Enter the California golden chanterelle—Cantharellus californicus—a mushroom so large, so generous, it feels almost mythic. Described formally only in 2008 by David Arora and Susie Dunham, this monster chanterelle is the largest in the world. Long mistaken for its European cousin and lumped under the old catch-all Cantharellus cibarius, it was finally given its own name once both its form and its DNA told the truth. One specimen—just one—can feed a family of four, with leftovers that somehow taste even better the next day.

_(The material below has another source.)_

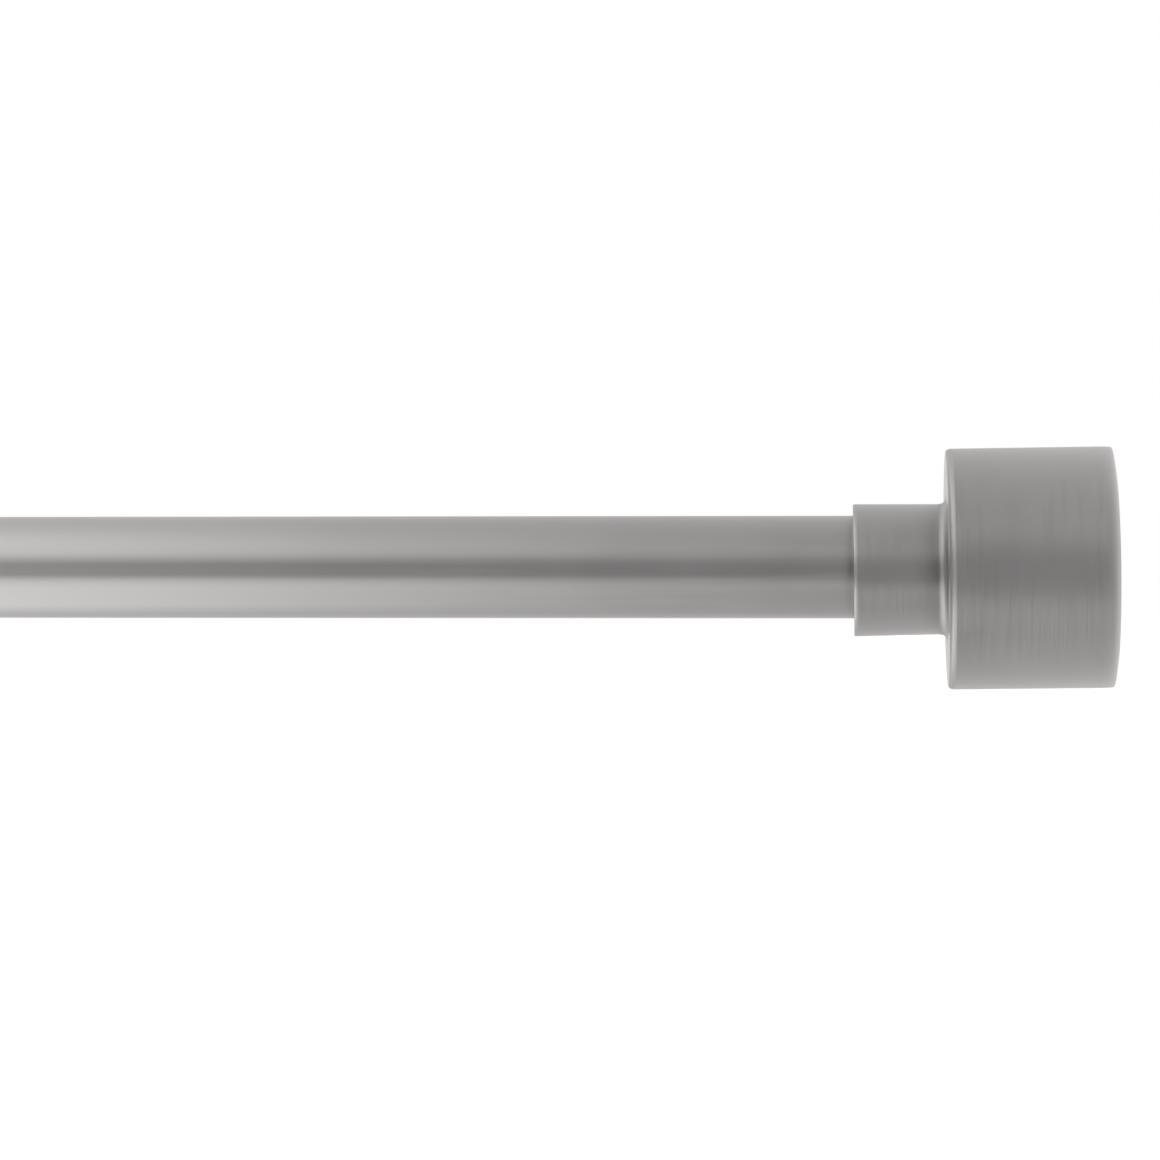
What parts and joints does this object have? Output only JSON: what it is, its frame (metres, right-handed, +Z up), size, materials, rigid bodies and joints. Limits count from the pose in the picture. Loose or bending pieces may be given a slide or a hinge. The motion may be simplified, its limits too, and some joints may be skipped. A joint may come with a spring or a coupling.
{
  "type": "extendable curtain rod",
  "caption": "Telescoping round curtain rod in satin nickel, with a stepped cylindrical cap finial on each end.",
  "frame": {"origin": "on the outer tube's axis, 100 mm from the mouth of the right-hand finial, where the right-hand bracket carries the tube", "axes": "+X along the rod towards the outer tube's finial, +Z up, away from the grub screws"},
  "size_m": [0.9402, 0.0594, 0.0602],
  "materials": {
    "tube_nickel": "satin",
    "finial_nickel": "satin",
    "screw_steel": "satin",
    "grey_plastic": "satin",
    "white_plastic": "matte"
  },
  "bodies": {
    "outer_rod": {"outer_tube": "tube_nickel", "mouth_ferrule": "grey_plastic", "right_finial_body": "finial_nickel", "right_finial_end_cap": "finial_nickel", "right_grub_screw": "screw_steel"},
    "glide": {"guide_ring": "white_plastic"},
    "inner_rod": {"inner_tube": "tube_nickel", "left_reducer_sleeve": "grey_plastic", "left_finial_body": "finial_nickel", "left_finial_end_cap": "finial_nickel", "left_grub_screw": "screw_steel"}
  },
  "joints": [
    {"name": "rod_extension", "type": "slide", "parent": "outer_rod", "child": "glide", "axis": [-1, 0, 0], "range_m": [-0.1016, 0.4064]},
    {"name": "inner_rod_turn", "type": "hinge", "parent": "glide", "child": "inner_rod", "pos_m": [0, 0, 0], "axis": [-1, 0, 0], "continuous": true}
  ]
}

In late 2023, California finally made it official: the golden chanterelle became our first-ever state mushroom. It beat out a crowded field of fungal hopefuls, including its flashy but dangerous doppelgänger, the jack-o’-lantern mushroom (Omphalotus olivascens), whose glow is toxic poetry at best. The decision wasn’t top-down—it bubbled up from the ground, voted on by mushroom clubs and foragers across the state, then carried into law by Assemblymember Ash Kalra of San José. With that signature, California joined a very short list of states that honor fungi at all. Oregon got there first, with its own golden chanterelle—but ours is bigger. Of course it is.
These chanterelles rise directly from the earth, bound in quiet partnership with live oak trees. They are mycorrhizal—cooperative, relational, rooted in exchange. Their fluted, sculptural forms punctuate the oak duff like scattered coins, sometimes hidden entirely beneath leaves and soil, waiting for the right eye and the right light. Gold to orange in color, with soft ridges instead of sharp gills and clean white flesh inside, they’re unmistakable once you learn to see them.
The hills were always golden. We just needed the rain—and the patience—to notice what kind.